20 Cooks, 20 Knives: This month, we're taking a close look at a chef's most important tool: her knife. We asked 20 cooks, amateurs and professionals, to share their favorite knives and the stories behind them. While chef's knives are featured prominently, no two are exactly alike, and there are also a few surprises.
Chef Paul Sussman is a veteran of the Boston food scene. His former restaurant, Daddy-O's in Cambridge's Inman Square, charmed the neighborhood in the 1990s with its unique, affordable take on comfort classics. His current restaurant, Back Deck, brings charcoal grilling to the heart of Boston's Downtown Crossing. There he cooks up barbecue favorites on his three grills, which he has named Big Red, Monty, and Nelly. Paul's favorite knife still doesn't have a name.
What is your go-to knife? An eight-inch chef's knife, made by the oldest knife maker in the U.S., Lamson-Goodnow, in Shelburne Falls, MA.
How long have you had it? About 10 years.
Why did you choose it? I bought it when I cooked at the James Beard House. James Beard's books were inspirational when I started cooking, so I wanted something to celebrate the thrill of cooking in his kitchen in Greenwich Village.
Where did you buy it? I went to Stoddard's [Cutlery] and picked it out. I liked it, and still do, because it just feels right in my hand. I also love the way it looks with the rosewood handle.

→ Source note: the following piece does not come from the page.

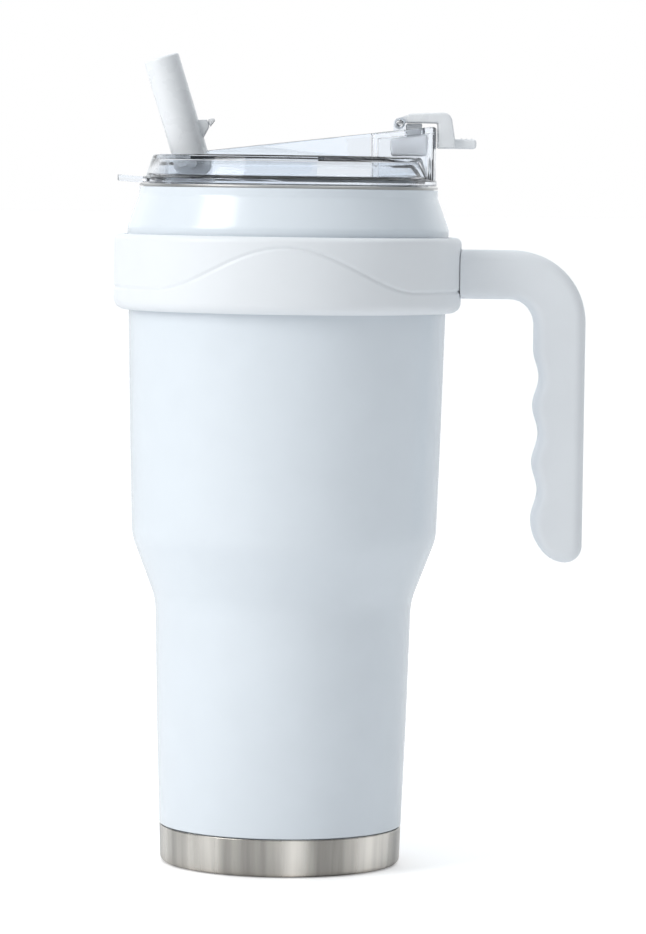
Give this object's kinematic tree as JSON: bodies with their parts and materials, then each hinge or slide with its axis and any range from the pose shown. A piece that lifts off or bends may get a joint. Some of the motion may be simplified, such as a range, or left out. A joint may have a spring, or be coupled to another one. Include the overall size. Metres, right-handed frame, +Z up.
{
  "type": "insulated tumbler with lid",
  "caption": "Tall insulated steel tumbler with a slide-on ring handle and a clear press-in lid with a flip-up straw spout and a flip-open sip cap.",
  "frame": {"origin": "centre of the underside of the base, on the surface that the tumbler stands on", "axes": "+Z up along the cup's axis; +X towards the handle and the sip cap, with the straw spout on the -X side; the assembly is mirror-symmetric about the XZ plane"},
  "size_m": [0.1518, 0.1118, 0.2606],
  "materials": {
    "white_coat": "gloss powder coat, very fine texture",
    "liner_steel": "satin electropolished stainless",
    "brushed_steel_base": "brushed stainless, bare",
    "seal_bead": "fired glass bead, hidden",
    "getter_metal": "dull metal, hidden",
    "handle_plastic": "satin moulded plastic, fine grain",
    "soft_sleeve": "soft matte elastomer",
    "screw_steel": "plain steel screw",
    "clear_plastic": "clear moulded plastic, glossy",
    "silicone": "soft translucent white silicone",
    "white_plastic": "glossy white moulded plastic",
    "pin_steel": "ground steel pin",
    "straw_plastic": "translucent plastic tube"
  },
  "bodies": {
    "tumbler": {"outer_wall": "white_coat", "inner_liner": "liner_steel", "base_cup": "brushed_steel_base", "vacuum_seal_bead": "seal_bead", "vacuum_getter": "getter_metal"},
    "handle": {"handle_ring": "handle_plastic", "ring_sleeve": "soft_sleeve", "handle_arm": "handle_plastic", "arm_screw_1": "screw_steel", "arm_screw_2": "screw_steel"},
    "lid": {"lid_body": "clear_plastic", "lid_seal": "silicone", "spout_seat": "silicone", "sip_seat": "silicone", "sip_cap_pin": "pin_steel"},
    "spout": {"straw_spout": "white_plastic", "vent_plug": "silicone"},
    "sip_cap": {"sip_cap": "white_plastic", "sip_plug": "silicone"},
    "straw": {"straw_tube": "straw_plastic"}
  },
  "joints": [
    {"name": "lid_lift_off", "type": "slide", "parent": "tumbler", "child": "lid", "axis": [0, 0, 1], "range_m": [0, 0.22]},
    {"name": "handle_slide", "type": "slide", "parent": "tumbler", "child": "handle", "axis": [0, 0, 1], "range_m": [-0.095, 0]},
    {"name": "spout_fold", "type": "hinge", "parent": "lid", "child": "spout", "pos_m": [-0.031, 0, 0.2255], "axis": [0, 1, 0], "range_deg": [0, 100]},
    {"name": "sip_cap_flip", "type": "hinge", "parent": "lid", "child": "sip_cap", "pos_m": [0.0353, 0, 0.2389], "axis": [0, -1, 0], "range_deg": [0, 120]},
    {"name": "straw_pull", "type": "slide", "parent": "lid", "child": "straw", "axis": [0, 0, -1], "range_m": [0, 0.009]}
  ]
}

Do you sharpen it yourself or pay to get it sharpened? I sharpen it myself. Oddly, although I am a chef, I was never good at sharpening knives; then Bruce Frankel, a former chef (Panache in Cambridge), who owns Spitjack, told me about Apex EdgePro, which is a great sharpener.
Where do you keep it? In a rack, in my kitchen.
Are you possessive about your knife? Is anyone else allowed to use it? I have no problem with others use it. I am not one of those perfectionists who needs their knives as sharp as possible and is constantly honing them. I am also too lazy to keep my knives that sharp.
Does your knife have a name? No, should it?
What's the last thing that you made really well using your knife? Arroz con pollo, I think. It's the knife I always go to for cutting up chickens.